South Africa already runs a sophisticated social grants system but these are aimed at specific categories of people such as pensioners and those who are disabled. The BIG hews to the larger idea of a universal basic income grant, which has been trialled in other countries where inequality is also a problem. 

The problem of course is where to find the money to fund it. 

A recent report by research house Intellidex on behalf of Business Unity SA (Busa) and Business Leadership SA (BLSA) has settled on increasing VAT as the “the least bad option”. A 2% hike to 17% in VAT could bring in an additional R50 billion in tax revenues, according to the 64-page report released last month. 

That’s because the other options to raise the money just aren’t viable right now, as BLSA’s CEO Busisiwe Mavuso explains. We can’t cut spending on other crucial items in our budget, particularly other grants. 24.4% of SA homes are reliant on social grants as their main source of income. We cannot take on more debt and the middle class already pays some of the highest tax in the world. 

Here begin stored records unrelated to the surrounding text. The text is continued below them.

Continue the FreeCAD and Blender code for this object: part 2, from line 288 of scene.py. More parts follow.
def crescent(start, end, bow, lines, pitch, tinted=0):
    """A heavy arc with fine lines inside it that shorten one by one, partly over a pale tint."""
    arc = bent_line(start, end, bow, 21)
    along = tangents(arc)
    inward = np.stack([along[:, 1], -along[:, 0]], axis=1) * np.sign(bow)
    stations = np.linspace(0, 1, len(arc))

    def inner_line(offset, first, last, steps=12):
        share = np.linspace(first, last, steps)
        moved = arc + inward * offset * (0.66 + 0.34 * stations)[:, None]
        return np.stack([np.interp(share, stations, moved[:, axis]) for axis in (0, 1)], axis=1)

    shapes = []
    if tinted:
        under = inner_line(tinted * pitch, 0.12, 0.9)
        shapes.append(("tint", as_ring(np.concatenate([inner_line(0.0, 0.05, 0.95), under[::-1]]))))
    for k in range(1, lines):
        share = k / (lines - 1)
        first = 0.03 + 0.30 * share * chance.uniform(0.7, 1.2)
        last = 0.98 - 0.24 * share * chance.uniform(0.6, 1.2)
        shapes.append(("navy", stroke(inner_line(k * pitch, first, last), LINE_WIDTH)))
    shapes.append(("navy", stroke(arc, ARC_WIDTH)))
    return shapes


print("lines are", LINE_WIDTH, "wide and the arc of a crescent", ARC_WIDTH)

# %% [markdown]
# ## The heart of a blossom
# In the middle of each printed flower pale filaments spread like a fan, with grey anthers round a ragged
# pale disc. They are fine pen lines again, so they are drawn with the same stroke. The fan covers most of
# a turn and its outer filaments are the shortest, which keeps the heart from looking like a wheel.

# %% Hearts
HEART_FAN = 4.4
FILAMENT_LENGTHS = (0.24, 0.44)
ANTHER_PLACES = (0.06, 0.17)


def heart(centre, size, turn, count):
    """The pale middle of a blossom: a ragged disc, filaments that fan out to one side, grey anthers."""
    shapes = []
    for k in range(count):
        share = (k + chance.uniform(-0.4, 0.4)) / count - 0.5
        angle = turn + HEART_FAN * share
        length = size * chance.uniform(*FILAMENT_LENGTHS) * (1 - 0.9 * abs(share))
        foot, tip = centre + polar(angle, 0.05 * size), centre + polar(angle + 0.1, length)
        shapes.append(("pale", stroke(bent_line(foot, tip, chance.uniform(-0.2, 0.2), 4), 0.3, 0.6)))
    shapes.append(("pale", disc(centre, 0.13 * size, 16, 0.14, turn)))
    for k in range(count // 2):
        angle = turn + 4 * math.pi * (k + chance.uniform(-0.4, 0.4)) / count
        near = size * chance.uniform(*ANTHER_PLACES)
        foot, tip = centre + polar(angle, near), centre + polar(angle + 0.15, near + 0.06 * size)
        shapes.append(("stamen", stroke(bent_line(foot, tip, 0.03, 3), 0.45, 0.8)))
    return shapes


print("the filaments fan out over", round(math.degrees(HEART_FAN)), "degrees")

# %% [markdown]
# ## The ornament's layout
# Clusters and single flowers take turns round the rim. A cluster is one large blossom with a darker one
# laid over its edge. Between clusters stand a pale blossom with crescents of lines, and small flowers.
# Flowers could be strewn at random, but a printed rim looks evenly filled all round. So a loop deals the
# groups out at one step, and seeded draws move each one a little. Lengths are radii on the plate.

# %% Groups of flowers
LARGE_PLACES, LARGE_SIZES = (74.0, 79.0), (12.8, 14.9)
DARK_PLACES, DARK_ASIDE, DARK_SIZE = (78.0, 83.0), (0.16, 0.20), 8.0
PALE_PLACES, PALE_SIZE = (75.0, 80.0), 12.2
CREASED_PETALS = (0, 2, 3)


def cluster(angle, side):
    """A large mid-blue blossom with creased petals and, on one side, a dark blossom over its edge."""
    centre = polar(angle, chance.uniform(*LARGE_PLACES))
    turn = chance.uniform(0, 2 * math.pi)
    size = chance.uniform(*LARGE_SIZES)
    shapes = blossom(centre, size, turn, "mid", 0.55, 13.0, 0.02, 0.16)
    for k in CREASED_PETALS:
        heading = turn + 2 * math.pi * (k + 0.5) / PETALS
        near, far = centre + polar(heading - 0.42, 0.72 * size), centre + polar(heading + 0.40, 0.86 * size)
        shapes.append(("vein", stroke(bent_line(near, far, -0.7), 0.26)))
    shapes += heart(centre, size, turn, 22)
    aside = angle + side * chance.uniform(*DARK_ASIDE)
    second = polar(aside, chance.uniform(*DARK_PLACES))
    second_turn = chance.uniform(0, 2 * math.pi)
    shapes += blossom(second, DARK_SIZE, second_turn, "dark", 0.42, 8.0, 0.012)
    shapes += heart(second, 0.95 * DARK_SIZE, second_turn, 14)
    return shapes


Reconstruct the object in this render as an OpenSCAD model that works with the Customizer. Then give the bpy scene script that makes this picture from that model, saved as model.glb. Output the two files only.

But some experts are concerned that, with inflation already so high, the increase in prices of products and services could simply create more market problems and, in relative terms, make little to no difference in people’s lives.
Ultimately SA has a problem with poverty and inequality. We score 63.0 in the Gini coefficient (an index that measures inequality), which is the highest in the world. The riots in July last year, as well as the protests in Sri Lanka are examples of what happens when you leave too many people behind. Even business agrees a BIG is necessary and there’s plenty of evidence to show how effective it can be. But it comes with risks and it’s going to take some number crunching and incredibly smart economic policy to fund the programme.